PROVIDED MATERIAL →
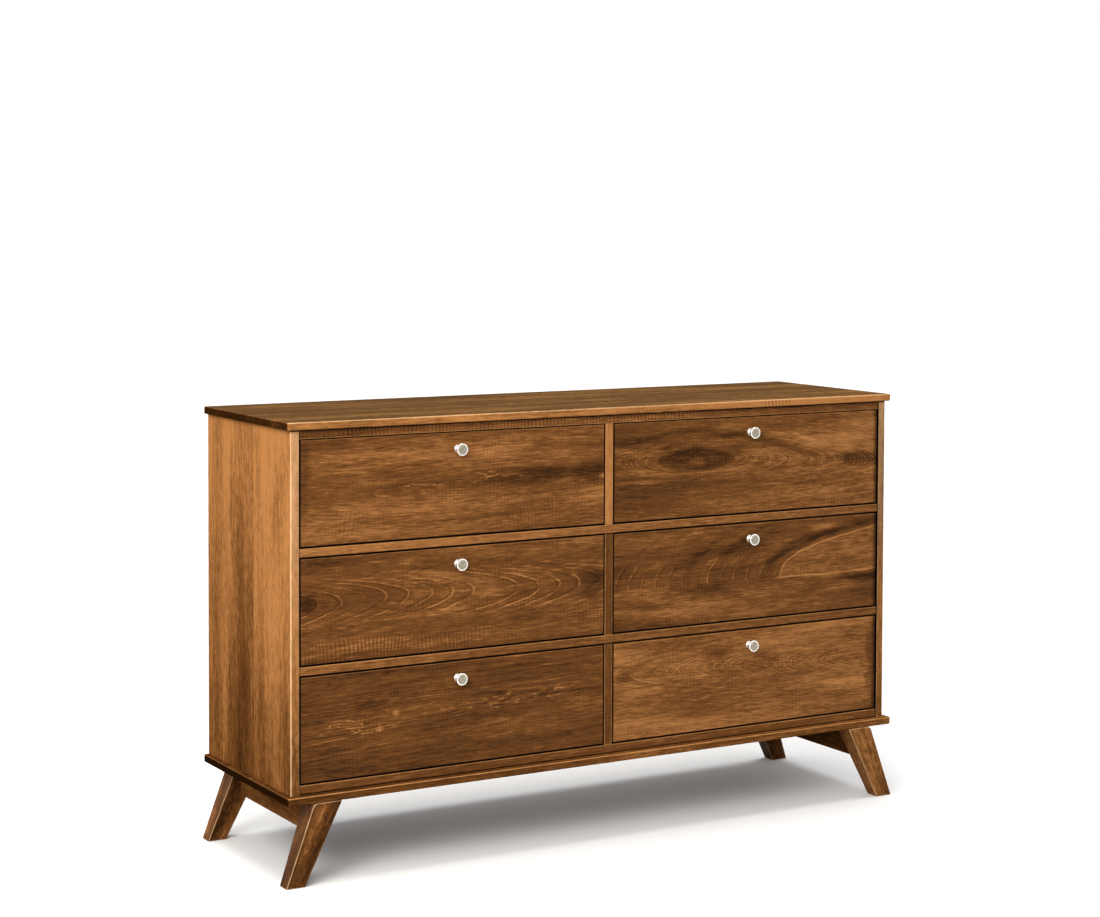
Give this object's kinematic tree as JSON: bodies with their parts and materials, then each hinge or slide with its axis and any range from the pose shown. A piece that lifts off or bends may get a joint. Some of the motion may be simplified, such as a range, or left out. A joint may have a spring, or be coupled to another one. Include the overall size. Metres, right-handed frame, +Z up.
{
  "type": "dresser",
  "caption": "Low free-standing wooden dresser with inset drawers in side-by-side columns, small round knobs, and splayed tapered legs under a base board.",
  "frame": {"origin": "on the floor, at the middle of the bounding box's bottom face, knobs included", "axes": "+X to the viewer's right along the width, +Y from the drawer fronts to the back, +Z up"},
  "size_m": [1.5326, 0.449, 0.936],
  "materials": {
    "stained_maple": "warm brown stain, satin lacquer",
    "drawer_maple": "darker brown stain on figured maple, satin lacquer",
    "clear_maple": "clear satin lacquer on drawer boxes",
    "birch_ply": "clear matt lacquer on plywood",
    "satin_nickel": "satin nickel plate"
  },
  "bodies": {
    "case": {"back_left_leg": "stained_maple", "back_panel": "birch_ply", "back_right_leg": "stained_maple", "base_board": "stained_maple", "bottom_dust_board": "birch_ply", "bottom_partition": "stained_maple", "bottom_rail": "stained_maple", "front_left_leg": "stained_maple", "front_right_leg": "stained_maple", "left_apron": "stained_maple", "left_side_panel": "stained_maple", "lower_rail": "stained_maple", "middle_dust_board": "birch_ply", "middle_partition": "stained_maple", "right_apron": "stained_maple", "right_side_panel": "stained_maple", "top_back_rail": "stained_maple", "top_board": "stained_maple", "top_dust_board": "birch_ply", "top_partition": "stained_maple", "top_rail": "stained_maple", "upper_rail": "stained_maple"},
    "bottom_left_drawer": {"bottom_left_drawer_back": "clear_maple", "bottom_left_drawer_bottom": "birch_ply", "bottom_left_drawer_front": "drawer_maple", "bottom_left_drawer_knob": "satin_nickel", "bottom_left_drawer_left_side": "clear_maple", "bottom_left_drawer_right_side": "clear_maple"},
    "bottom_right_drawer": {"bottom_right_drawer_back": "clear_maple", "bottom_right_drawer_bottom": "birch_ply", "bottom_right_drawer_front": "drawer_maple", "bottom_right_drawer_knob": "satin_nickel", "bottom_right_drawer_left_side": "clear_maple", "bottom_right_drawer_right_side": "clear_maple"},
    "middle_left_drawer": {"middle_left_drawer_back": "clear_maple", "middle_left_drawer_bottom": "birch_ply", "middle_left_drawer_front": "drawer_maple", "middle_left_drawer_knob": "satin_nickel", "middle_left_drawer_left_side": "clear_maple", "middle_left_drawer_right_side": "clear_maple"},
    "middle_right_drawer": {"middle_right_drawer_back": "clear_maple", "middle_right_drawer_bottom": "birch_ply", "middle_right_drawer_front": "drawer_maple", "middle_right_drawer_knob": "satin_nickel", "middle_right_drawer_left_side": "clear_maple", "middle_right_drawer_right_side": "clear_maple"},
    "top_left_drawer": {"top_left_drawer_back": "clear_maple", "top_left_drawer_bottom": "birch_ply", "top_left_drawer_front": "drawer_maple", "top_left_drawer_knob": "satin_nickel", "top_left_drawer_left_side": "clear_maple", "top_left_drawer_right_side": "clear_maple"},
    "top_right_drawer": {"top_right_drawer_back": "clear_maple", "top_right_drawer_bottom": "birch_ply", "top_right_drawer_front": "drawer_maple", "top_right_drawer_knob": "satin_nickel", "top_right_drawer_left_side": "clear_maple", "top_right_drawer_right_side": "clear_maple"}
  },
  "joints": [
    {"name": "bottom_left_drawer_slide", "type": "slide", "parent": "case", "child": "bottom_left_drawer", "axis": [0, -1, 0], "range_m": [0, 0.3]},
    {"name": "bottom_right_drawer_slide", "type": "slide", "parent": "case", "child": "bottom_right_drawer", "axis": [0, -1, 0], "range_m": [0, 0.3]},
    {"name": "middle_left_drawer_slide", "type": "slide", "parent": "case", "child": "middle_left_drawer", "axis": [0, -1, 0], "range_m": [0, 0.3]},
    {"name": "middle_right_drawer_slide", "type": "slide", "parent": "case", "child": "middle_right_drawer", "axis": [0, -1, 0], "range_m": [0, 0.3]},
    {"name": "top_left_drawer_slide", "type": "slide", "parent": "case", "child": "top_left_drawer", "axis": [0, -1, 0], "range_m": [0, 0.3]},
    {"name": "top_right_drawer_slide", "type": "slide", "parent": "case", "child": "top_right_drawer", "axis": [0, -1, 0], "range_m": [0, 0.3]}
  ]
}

GIVEN EXERCISE →
Restate the listing above word for word.

SOLUTION TO THE PROBLEM →
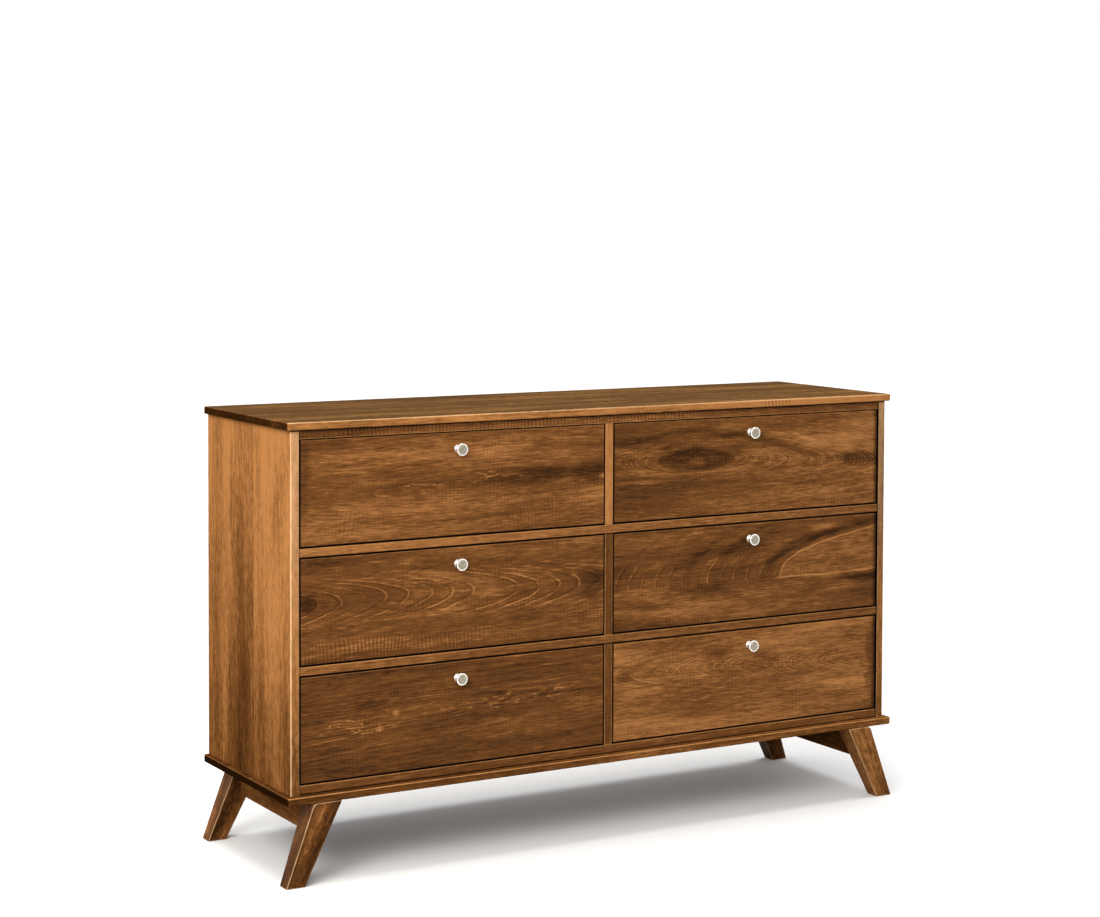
Give this object's kinematic tree as JSON: bodies with their parts and materials, then each hinge or slide with its axis and any range from the pose shown. A piece that lifts off or bends may get a joint. Some of the motion may be simplified, such as a range, or left out. A joint may have a spring, or be coupled to another one. Include the overall size. Metres, right-handed frame, +Z up.
{
  "type": "dresser",
  "caption": "Low free-standing wooden dresser with inset drawers in side-by-side columns, small round knobs, and splayed tapered legs under a base board.",
  "frame": {"origin": "on the floor, at the middle of the bounding box's bottom face, knobs included", "axes": "+X to the viewer's right along the width, +Y from the drawer fronts to the back, +Z up"},
  "size_m": [1.5326, 0.449, 0.936],
  "materials": {
    "stained_maple": "warm brown stain, satin lacquer",
    "drawer_maple": "darker brown stain on figured maple, satin lacquer",
    "clear_maple": "clear satin lacquer on drawer boxes",
    "birch_ply": "clear matt lacquer on plywood",
    "satin_nickel": "satin nickel plate"
  },
  "bodies": {
    "case": {"back_left_leg": "stained_maple", "back_panel": "birch_ply", "back_right_leg": "stained_maple", "base_board": "stained_maple", "bottom_dust_board": "birch_ply", "bottom_partition": "stained_maple", "bottom_rail": "stained_maple", "front_left_leg": "stained_maple", "front_right_leg": "stained_maple", "left_apron": "stained_maple", "left_side_panel": "stained_maple", "lower_rail": "stained_maple", "middle_dust_board": "birch_ply", "middle_partition": "stained_maple", "right_apron": "stained_maple", "right_side_panel": "stained_maple", "top_back_rail": "stained_maple", "top_board": "stained_maple", "top_dust_board": "birch_ply", "top_partition": "stained_maple", "top_rail": "stained_maple", "upper_rail": "stained_maple"},
    "bottom_left_drawer": {"bottom_left_drawer_back": "clear_maple", "bottom_left_drawer_bottom": "birch_ply", "bottom_left_drawer_front": "drawer_maple", "bottom_left_drawer_knob": "satin_nickel", "bottom_left_drawer_left_side": "clear_maple", "bottom_left_drawer_right_side": "clear_maple"},
    "bottom_right_drawer": {"bottom_right_drawer_back": "clear_maple", "bottom_right_drawer_bottom": "birch_ply", "bottom_right_drawer_front": "drawer_maple", "bottom_right_drawer_knob": "satin_nickel", "bottom_right_drawer_left_side": "clear_maple", "bottom_right_drawer_right_side": "clear_maple"},
    "middle_left_drawer": {"middle_left_drawer_back": "clear_maple", "middle_left_drawer_bottom": "birch_ply", "middle_left_drawer_front": "drawer_maple", "middle_left_drawer_knob": "satin_nickel", "middle_left_drawer_left_side": "clear_maple", "middle_left_drawer_right_side": "clear_maple"},
    "middle_right_drawer": {"middle_right_drawer_back": "clear_maple", "middle_right_drawer_bottom": "birch_ply", "middle_right_drawer_front": "drawer_maple", "middle_right_drawer_knob": "satin_nickel", "middle_right_drawer_left_side": "clear_maple", "middle_right_drawer_right_side": "clear_maple"},
    "top_left_drawer": {"top_left_drawer_back": "clear_maple", "top_left_drawer_bottom": "birch_ply", "top_left_drawer_front": "drawer_maple", "top_left_drawer_knob": "satin_nickel", "top_left_drawer_left_side": "clear_maple", "top_left_drawer_right_side": "clear_maple"},
    "top_right_drawer": {"top_right_drawer_back": "clear_maple", "top_right_drawer_bottom": "birch_ply", "top_right_drawer_front": "drawer_maple", "top_right_drawer_knob": "satin_nickel", "top_right_drawer_left_side": "clear_maple", "top_right_drawer_right_side": "clear_maple"}
  },
  "joints": [
    {"name": "bottom_left_drawer_slide", "type": "slide", "parent": "case", "child": "bottom_left_drawer", "axis": [0, -1, 0], "range_m": [0, 0.3]},
    {"name": "bottom_right_drawer_slide", "type": "slide", "parent": "case", "child": "bottom_right_drawer", "axis": [0, -1, 0], "range_m": [0, 0.3]},
    {"name": "middle_left_drawer_slide", "type": "slide", "parent": "case", "child": "middle_left_drawer", "axis": [0, -1, 0], "range_m": [0, 0.3]},
    {"name": "middle_right_drawer_slide", "type": "slide", "parent": "case", "child": "middle_right_drawer", "axis": [0, -1, 0], "range_m": [0, 0.3]},
    {"name": "top_left_drawer_slide", "type": "slide", "parent": "case", "child": "top_left_drawer", "axis": [0, -1, 0], "range_m": [0, 0.3]},
    {"name": "top_right_drawer_slide", "type": "slide", "parent": "case", "child": "top_right_drawer", "axis": [0, -1, 0], "range_m": [0, 0.3]}
  ]
}